Dispute resolution: Mechanisms to handle cases where trust is violated. What happens when an AI agent fails to meet obligations? Who adjudicates? How are penalties enforced? These governance structures need to be established.

Recovery and revocation: Processes for handling compromised agents, revoking trust that was improperly granted, and recovering from trust system failures. Any trust system will have failures; graceful recovery is essential.

The Path Forward

Trust bootstrapping is perhaps the hardest problem in AI infrastructure. Unlike technical problems that can be solved with clever algorithms, trust involves fundamental questions about accountability, liability, and governance that touch law, economics, and social structure.

No single approach will solve the trust bootstrapping problem completely.
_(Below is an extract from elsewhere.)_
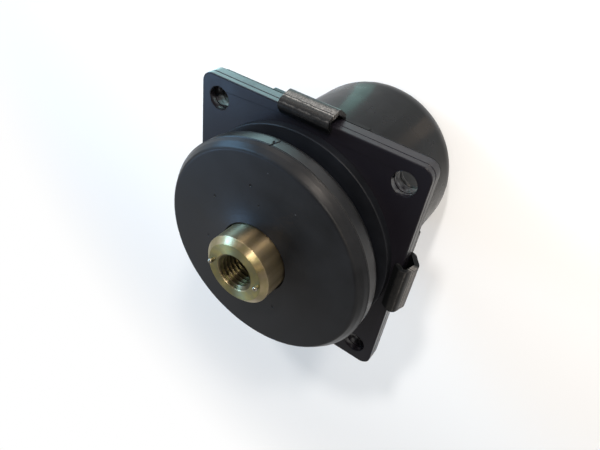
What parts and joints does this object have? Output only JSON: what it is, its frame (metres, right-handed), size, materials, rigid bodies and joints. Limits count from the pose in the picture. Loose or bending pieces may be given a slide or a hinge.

The solution will likely involve layered systems: organizational attestation for enterprise contexts, capability verification for specific competencies, graduated trust for relationship building, and cryptographic commitment for high-stakes transactions.

Building these systems requires collaboration across AI developers, enterprises, regulators, and standards bodies. The goal is trust infrastructure that enables AI agents to collaborate safely while maintaining accountability and limiting harm from malicious actors.

The stakes are high. Without reliable trust mechanisms, AI agent interactions will remain confined to controlled environments with known counterparties. With them, we can unlock the full potential of autonomous AI commerce across organizational boundaries.